Our Catholic faith dictated our lives. Both my parents worked the Friday night bingos to pay for our parochial school tuitions. My dad reminded us that he spent two years in the seminary after WWII and my mother never forgot to inform us that she was named after Teresa the Little Flower. They both emphasized that being of Irish heritage was synonymous with being Catholic.
During the holiday season we heard nothing but Christmas music and my mother would rent a television for the month of December. She loved the Christmas shows, but the other eleven months were dedicated to reading.
Dickens' Christmas Carol captured the excitement that enveloped both Christmas Eve and Christmas Days for us. We never opened gifts until Christmas Day, but I was the one who shouted in the wee hours of the morning that Santa Claus had arrived and my siblings would pour out of their rooms. My parents would follow yawning since they had only been in bed for a few hours after assisting Santa with his work.
Though clothes were the least appreciated gifts, they were the attire that we would wear to Christmas mass as my mother would never support anything but an immaculate appearance at church. We could hardly aspire to being the perfect family if we weren't dressed to the nines.
Since we had had turkey for Thanksgiving, turkey wasn't as exciting as it had been the previous month, but those were the only two days we feasted on the stuffed bird and there were no complaints since we weren't unfamiliar with empty stomachs when times were tough.

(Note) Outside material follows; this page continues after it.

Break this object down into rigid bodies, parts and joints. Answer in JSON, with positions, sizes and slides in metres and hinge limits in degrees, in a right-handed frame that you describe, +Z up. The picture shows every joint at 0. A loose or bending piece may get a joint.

We often asked for seconds, but the refrigerator and cupboards were bare.
"Eat everything on your plates," my mom and dad must have repeated a hundred times at dinner since there would be no more food until breakfast the following morning. "There are millions of children dying of hunger in China."
We were a struggling working class family moving up the economic ladder, but despite our financial woes, my parents managed to place dozens of presents beneath the Christmas tree. They provided us with enough toys for us to forgive them for the clothes that we would wear until summer vacation when the bite of scissors would reduce our jeans to shorts.
December is a dreary month in Sacramento. The fog will hang over the Central Valley for weeks. The sky is gray, a mist falls and the temperature hovers in the mid-fifties. The elements never stopped us from congregating at the school yards to play football or basketball, but Christmas Day was a family day and we never left the house.
With dinner at three and new toys to entertain us, we were content to remain as one. My father, who never complained about the incalculable sacrifices he made for his wife and children, would convince my mom to relinquish the television briefly so he could watch a NFL game.
I take a deep sigh. Our lives are a flash punctuated by instances. It is beyond our comprehension that the moment we're living that we'll be reflecting on its more than a half-century later. Many of those on whom our memories rest are resting in peace. Since I was blessed, Christmas symbolizes for me goodness and innocence.
There were the many Christmases that I celebrated as a husband and a father. With my parents as role models, the sacredness of the day seared into my consciousness and, economically comfortable, I did my best to do my parents right by maintaining the tradition they had so lovingly instilled in their children.
During my adult life I have spent a solitary Christmas or two. I was no match for my parents 63 years of matrimony and on those lonely nights I have gone to bed early comforted by the past.
Christmas Eve will be another one of those nights.